Goal:
Set down exactly the lines of the listing below, please, beginning with the first and ending with the line that holds "contrast=0.5, rub=0.0, marked=False)".

··· Information supplied ···

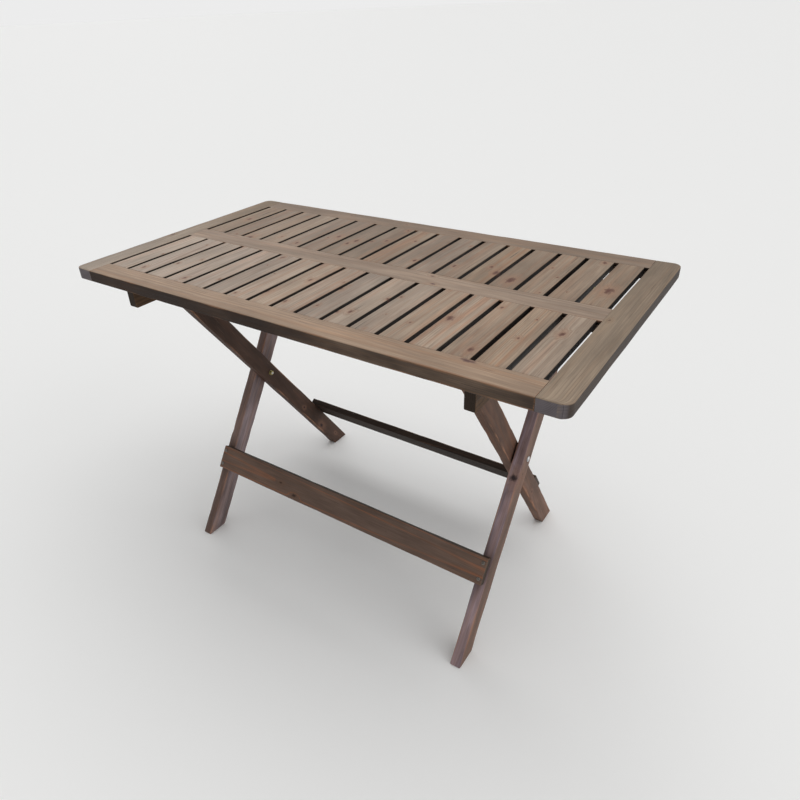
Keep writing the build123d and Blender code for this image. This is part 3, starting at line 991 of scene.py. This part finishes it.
# Deep, Pale, Warm, Warm Pale, Line, Line Pale, Knot Colour, End, Worn
SLAT_WOOD = timber("slat_wood", (
    (26, 17, 11), (156, 138, 121), (34, 22, 15), (156, 119, 95), (22, 15, 11), (128, 106, 88),
    (92, 56, 46), (60, 50, 42), (162, 141, 119),
), knots=0.22, contrast=0.45, rub=0.25, sheen=0.4)
RAIL_WOOD = timber("rail_wood", (
    (38, 21, 8), (157, 138, 122), (50, 28, 11), (158, 128, 106), (28, 18, 10), (128, 108, 91),
    (84, 56, 56), (60, 50, 42), (146, 104, 74),
), knots=0.08, contrast=0.5, rub=0.75, sheen=0.4)
END_WOOD = timber("end_board_wood", (
    (58, 46, 38), (141, 124, 106), (66, 50, 38), (138, 112, 88), (60, 54, 54), (114, 96, 79),
    (82, 58, 50), (108, 101, 105), (142, 120, 98),
), knots=0.04, contrast=0.5, rub=0.5, sheen=0.4)
BEARER_WOOD = timber("bearer_wood", (
    (92, 72, 56), (44, 35, 28), (100, 76, 56), (48, 36, 28), (60, 45, 34), (30, 24, 18),
    (60, 44, 34), (25, 18, 12), (124, 98, 76),
), knots=0.10, contrast=0.5, rub=0.3)
LEG_WOOD = timber("leg_wood", (
    (114, 91, 80), (156, 139, 147), (132, 96, 78), (160, 126, 112), (64, 48, 42), (108, 90, 96),
    (34, 26, 32), (104, 90, 82), (168, 122, 94),
), pitch=4.6 * MM, start=0.5, waver=0.014, knots=0.08, contrast=0.36, rub=0.75, blotch=0.36)
STRETCHER_WOOD = timber("stretcher_wood", (
    (46, 36, 29), (104, 86, 76), (60, 44, 34), (116, 88, 71), (66, 46, 35), (160, 104, 74),
    (56, 40, 34), (70, 60, 52), (146, 110, 86),
), pitch=8 * MM, start=0.74, waver=0.0026, knots=0.03, contrast=0.75, rub=0.5, blotch=0.24)
DOWEL_WOOD = timber("dowel_wood", (
    (150, 120, 84), (168, 140, 104), (156, 122, 84), (166, 134, 96), (110, 82, 54), (124, 96, 66),
    (96, 68, 46), (140, 112, 80), (168, 138, 100),
), knots=0.0, contrast=0.5, rub=0.0, marked=False)


def lay_out_plating(net, given):
    """Zinc spangle, fine scratches and dull spots, on Object coordinates."""
    place = net.add("ShaderNodeTexCoord").outputs["Object"]
    spangle = net.add("ShaderNodeTexVoronoi", {"Vector": place, "Scale": 700.0}).outputs["Color"]
    facet = net.add("ShaderNodeSeparateColor", {0: spangle}).outputs[0]
    cloud = net.noise(place, (260.0, 260.0, 260.0), 3.0, 0.6)
    scratch = net.noise(place, (900.0, 6000.0, 900.0), 2.0, 0.5)
    dull = net.span(cloud, 0.5, 0.72)
    shade = net.mix(dull, given["Bright"], given["Dull"])
    shade = net.mix(net.span(facet, 0.0, 1.0, 0.0, 0.25), shade, given["Dull"])
    rough = net.math("ADD", net.span(dull, 0.0, 1.0, 0.26, 0.5), net.times(scratch, 0.1))
    relief = net.math("ADD", net.times(scratch, 0.5), net.times(cloud, 0.5))
    return {"Color": shade, "Roughness": rough, "Height": relief}


PLATING = node_group(
    "plating",
    {"Bright": GREY, "Dull": GREY},
    {"Color": "colour", "Roughness": "value", "Height": "value"},
    lay_out_plating,
)


def plated_steel(name, bright, dull):
    """Plated steel with spangle and dull spots."""
    material, net, shader = new_material(name)
    shades = {"Bright": colour(*bright), "Dull": colour(*dull)}
    plating = net.add("ShaderNodeGroup", shades, node_tree=PLATING)
    feed_shader(net, shader, plating, 0.4, 0.1 * MM)
    shader.inputs["Metallic"].default_value = 1.0
    return material


BRIGHT_ZINC = plated_steel("bright_zinc", (214, 214, 216), (150, 150, 152))
AGED_ZINC = plated_steel("aged_zinc", (140, 134, 128), (84, 76, 70))
YELLOW_ZINC = plated_steel("yellow_zinc", (190, 178, 122), (134, 120, 78))


# ---- the table, put together ----
TOP, OUTER, INNER = "top", "outer_frame", "inner_frame"

# A slat's main knot: its share of the way from the middle to the end and to the side, and its size in MM
SLAT_KNOTS = {
    "slat_rear_12": (-0.45, 0.5, 3.5),
    "slat_rear_13": (-0.2, 0.1, 4.0),
    "slat_rear_14": (-0.6, -0.1, 8.5),
    "slat_rear_16": (0.85, -0.4, 4.0),
    "slat_rear_17": (-0.3, -0.1, 9.0),
    "slat_front_14": (0.0, 0.5, 7.0),
    "slat_front_16": (-0.1, 0.0, 3.0),
    "slat_front_17": (0.3, 0.2, 5.0),
}
END_TONES = {"left": ((1.22, 0.95, 0.2), (0.30, 0.3, 0.4)), "right": ((0.62, 0.5, 0.35), (0.24, 0.45, 0.35))}

for side, own in END_TONES.items():
    fit(end_board(side, END_WOOD, own), TOP, "rail_wood", f"end_board_{side}")
for name, grooves, own, fade, knot in (
    ("front_rail", (1,), tone(0.60, 0.12, 0.5, 0.05), 0.24, ((0.75, 0.8, 1.0), (12, 5, 30))),
    ("rear_rail", (-1,), tone(0.18, 0.3, 0.4, 0.05), 0.0, None),
    ("centre_rail", (-1, 1), tone(0.50, 0.45, 0.45, 0.05), 0.0, None),
):
    fit(rail(name, RAIL_WOOD, grooves, own, fade, knot), TOP, "rail_wood", name)
for name in sorted(node for node in frame["nodes"] if node.startswith("slat_")):
    rightward = middle(name)[0] + 0.5
    if middle(name)[1] < 0:
        own = tone(0.92 - 0.38 * rightward, 0.8 - 0.4 * rightward, 0.4 + 0.2 * rightward, 0.16)
    else:
        own = tone(0.36, 0.4, 0.5, 0.2)
    knot = None
    if name in SLAT_KNOTS:
        share_along, share_across, size = SLAT_KNOTS[name]
        knot = ((share_along, share_across, 1.0), size * KNOT_SHAPE)
    fit(slat(name, SLAT_WOOD, own, knot), TOP, "slat_wood", name)
for side in ("left", "right"):
    fit(bearer(side, BEARER_WOOD), TOP, "bearer_wood", f"bearer_{side}")
LEGS = {
    "outer_leg_left": (tone(0.34, 0.85, 0.8, 0.05), (-0.55, -1.0, 0.2), (5, 20, 4), (0, 0.22, 0.40)),
    "outer_leg_right": (tone(0.68, 0.5, 0.5, 0.05), (-0.10, 1.0, 0.25), (10, 30, 7.5), None),
    "inner_leg_left": (tone(-0.46, 0.2, 0.3, 0.04), (-0.45, 0.3, 1.0), (5, 3, 20), None),
    "inner_leg_right": (tone(0.36, 0.3, 0.5, 0.05), (-0.5, 0.3, 1.0), (5, 3, 20), None),
}
for name, (own, knot_spot, knot_radii, sky) in LEGS.items():
    outer = name.startswith("outer")
    up, front, top_point = (OUTER_UP, OUTER_FRONT, HINGE) if outer else (INNER_UP, INNER_FRONT, BAR)
    slope = (0.010, -0.016) if outer else (0.045, 0.020)
    knot = (knot_spot, knot_radii)
    piece = leg(name, LEG_WOOD, up, front, top_point, own, slope, knot, sky)
    fit(piece, OUTER if outer else INNER, "leg_wood", name)
for name, body, normal, light, pith, slope in (
    ("outer", OUTER, OUTER_FRONT, 0.8, (0.002, 0.0251), (0.006, 0.012)),
    ("inner", INNER, -INNER_FRONT, 0.45, (-0.006, 0.024), (0.004, -0.018)),
):
    node = f"{name}_stretcher"
    own = tone(light, 0.4, 0.5, 0.08)
    fit(stretcher(node, STRETCHER_WOOD, normal, own, pith, slope), body, "leg_wood", node)
    screws = f"{node}_screws"
    fit(stretcher_screws(screws, node, normal, AGED_ZINC), body, "zinc_steel", screws)
fit(cross_bar(LEG_WOOD), INNER, "leg_wood", "inner_cross_bar")
frame["nodes"]["rail_dowels"].data.materials.clear()
frame["nodes"]["rail_dowels"].data.materials.append(DOWEL_WOOD)

pivot_face = PIVOT + high("outer_leg_right") * X_AXIS
pivot_nut_face = PIVOT + high("pivot_nuts") * X_AXIS
inner_face = PIVOT + high("inner_leg_right") * X_AXIS
hinge_face = HINGE + low("outer_leg_right") * X_AXIS
leg_face = HINGE + high("outer_leg_right") * X_AXIS
bearer_face = HINGE + high("bearer_right") * X_AXIS
hinge_nut_face = bearer_face + WASHER_T * X_AXIS

HARDWARE = (
    ("pivot_bolts", OUTER, BRIGHT_ZINC, both_sides(bolt, pivot_face, *PIVOT_BOLT)),
    ("pivot_nuts", OUTER, YELLOW_ZINC, both_sides(nut, pivot_nut_face - NUT_T * X_AXIS, *NUT)),
    (
        "pivot_washers", OUTER, YELLOW_ZINC,
        both_sides(washer, pivot_nut_face, *NUT_WASHER) + both_sides(washer, inner_face, *PIVOT_SPACER),
    ),
    ("hinge_bolts", TOP, BRIGHT_ZINC, both_sides(bolt, hinge_face, *HINGE_BOLT, facing=-X_AXIS)),
    ("hinge_nuts", TOP, YELLOW_ZINC, both_sides(nut, hinge_nut_face, *NUT)),
    (
        "hinge_washers", TOP, YELLOW_ZINC,
        both_sides(washer, bearer_face, *NUT_WASHER) + both_sides(washer, leg_face, *HINGE_SPACER),
    ),
)
for node, body, material, shells in HARDWARE:
    fit(make_piece(f"{node}_steel", shells, material), body, "zinc_steel", node)

bearer_screw_shells = [
    screw(np.array((x, y, low("bearer_right")[2])), -Z_AXIS, *BEARER_SCREW)
    for x in (middle("bearer_left")[0], middle("bearer_right")[0])
    for y in (middle("front_rail")[1], 0.0, middle("rear_rail")[1])
]
bearer_screws = make_piece("bearer_screws_steel", bearer_screw_shells, BRIGHT_ZINC)
fit(bearer_screws, TOP, "zinc_steel", "bearer_screws")


# ---- floor, light and camera ----
LAMP_TARGET = (0.0, 0.0, 0.45)
# Place, spread in degrees, and power
LAMPS = {
    "overhead": ((0.3, 0.8, 3.4), 70.0, 1.12),
    "side": ((3.2, 0.6, 1.7), 50.0, 0.78),
    "sheen": ((-3.0, 1.8, 1.6), 40.0, 0.45),
}
SKY_LIGHT = 0.42
SKY_SEEN = 0.84
CAMERA_PLACE = (0.7580, -1.0180, 1.1764)
CAMERA_TURN = (58.208, 2.254, 34.488)
CAMERA_LENS = 28.863
CAMERA_SENSOR = 36.0
CAMERA_SHIFT = (0.0263, 0.0016)


def add_floor():
    """Plain pale floor: a flat sheet far wider than the table."""
    reach = 200.0
    height = -0.5 * MM
    mesh = bpy.data.meshes.new("floor")
    corners = [(x * reach, y * reach, height) for x, y in ((-1, -1), (1, -1), (1, 1), (-1, 1))]
    mesh.from_pydata(corners, [], [(0, 1, 2, 3)])
    material, _, shader = new_material("floor_paint")
    shader.inputs["Base Color"].default_value = colour(246, 246, 245)
    shader.inputs["Roughness"].default_value = 0.9
    mesh.materials.append(material)
    floor = bpy.data.objects.new("floor", mesh)
    bpy.context.scene.collection.objects.link(floor)


def aim(thing, place, target):
    """Stand a lamp at place, looking at target."""
    thing.location = place
    direction = Vector(target) - Vector(place)
    thing.rotation_euler = direction.to_track_quat("-Z", "Y").to_euler()


def add_lamp(name, place, spread, power):
    """Very soft, distant lamp that shines from place towards the table."""
    light = bpy.data.lights.new(name, "SUN")
    light.angle = np.radians(spread)
    light.energy = power
    lamp = bpy.data.objects.new(name, light)
    bpy.context.scene.collection.objects.link(lamp)
    aim(lamp, place, LAMP_TARGET)


def add_daylight():
    """Plain even light from all round."""
    world = bpy.data.worlds.new("daylight")
    bpy.context.scene.world = world
    world.use_nodes = True
    net = Net(world.node_tree)
    seen = net.add("ShaderNodeLightPath").outputs["Is Camera Ray"]
    background = world.node_tree.nodes["Background"]
    background.inputs["Color"].default_value = (1.0, 1.0, 1.0, 1.0)
    strength = net.span(seen, 0.0, 1.0, SKY_LIGHT, SKY_SEEN)
    net.tree.links.new(strength, background.inputs["Strength"])


def add_camera():
    """Camera above the front right corner, looking down at the table."""
    camera = bpy.data.cameras.new("camera")
    camera.lens = CAMERA_LENS
    camera.sensor_width = CAMERA_SENSOR
    camera.shift_x, camera.shift_y = CAMERA_SHIFT
    stand = bpy.data.objects.new("camera", camera)
    stand.location = CAMERA_PLACE
    stand.rotation_euler = np.radians(CAMERA_TURN)
    bpy.context.scene.collection.objects.link(stand)
    bpy.context.scene.camera = stand


add_floor()
add_daylight()
for name, (place, spread, power) in LAMPS.items():
    add_lamp(name, place, spread, power)
add_camera()
bpy.context.scene.view_settings.view_transform = "Standard"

···

Expected output:
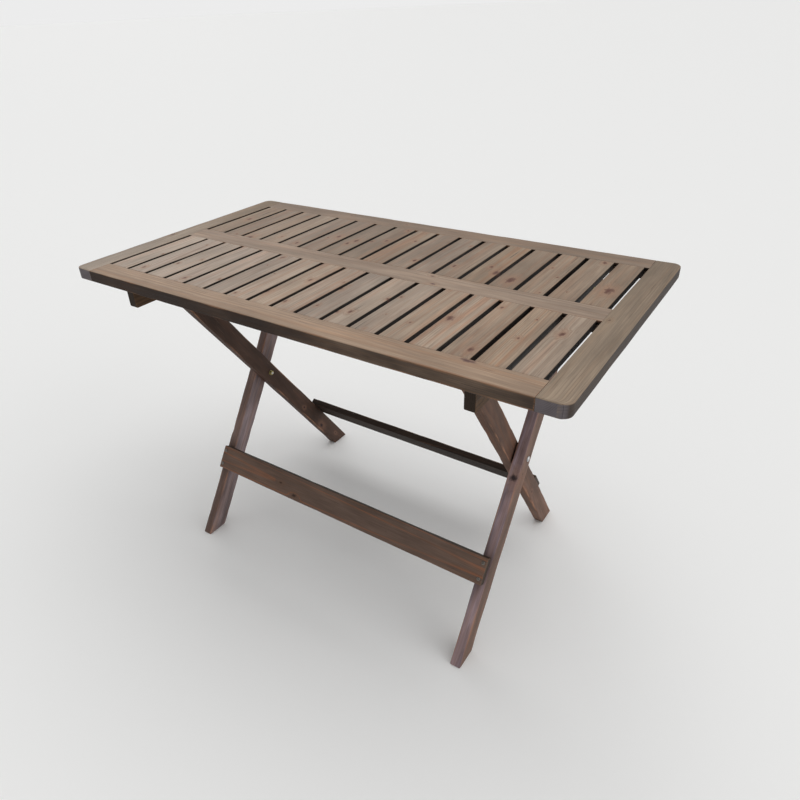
Keep writing the build123d and Blender code for this image. This is part 3, starting at line 991 of scene.py. This part finishes it.
# Deep, Pale, Warm, Warm Pale, Line, Line Pale, Knot Colour, End, Worn
SLAT_WOOD = timber("slat_wood", (
    (26, 17, 11), (156, 138, 121), (34, 22, 15), (156, 119, 95), (22, 15, 11), (128, 106, 88),
    (92, 56, 46), (60, 50, 42), (162, 141, 119),
), knots=0.22, contrast=0.45, rub=0.25, sheen=0.4)
RAIL_WOOD = timber("rail_wood", (
    (38, 21, 8), (157, 138, 122), (50, 28, 11), (158, 128, 106), (28, 18, 10), (128, 108, 91),
    (84, 56, 56), (60, 50, 42), (146, 104, 74),
), knots=0.08, contrast=0.5, rub=0.75, sheen=0.4)
END_WOOD = timber("end_board_wood", (
    (58, 46, 38), (141, 124, 106), (66, 50, 38), (138, 112, 88), (60, 54, 54), (114, 96, 79),
    (82, 58, 50), (108, 101, 105), (142, 120, 98),
), knots=0.04, contrast=0.5, rub=0.5, sheen=0.4)
BEARER_WOOD = timber("bearer_wood", (
    (92, 72, 56), (44, 35, 28), (100, 76, 56), (48, 36, 28), (60, 45, 34), (30, 24, 18),
    (60, 44, 34), (25, 18, 12), (124, 98, 76),
), knots=0.10, contrast=0.5, rub=0.3)
LEG_WOOD = timber("leg_wood", (
    (114, 91, 80), (156, 139, 147), (132, 96, 78), (160, 126, 112), (64, 48, 42), (108, 90, 96),
    (34, 26, 32), (104, 90, 82), (168, 122, 94),
), pitch=4.6 * MM, start=0.5, waver=0.014, knots=0.08, contrast=0.36, rub=0.75, blotch=0.36)
STRETCHER_WOOD = timber("stretcher_wood", (
    (46, 36, 29), (104, 86, 76), (60, 44, 34), (116, 88, 71), (66, 46, 35), (160, 104, 74),
    (56, 40, 34), (70, 60, 52), (146, 110, 86),
), pitch=8 * MM, start=0.74, waver=0.0026, knots=0.03, contrast=0.75, rub=0.5, blotch=0.24)
DOWEL_WOOD = timber("dowel_wood", (
    (150, 120, 84), (168, 140, 104), (156, 122, 84), (166, 134, 96), (110, 82, 54), (124, 96, 66),
    (96, 68, 46), (140, 112, 80), (168, 138, 100),
), knots=0.0, contrast=0.5, rub=0.0, marked=False)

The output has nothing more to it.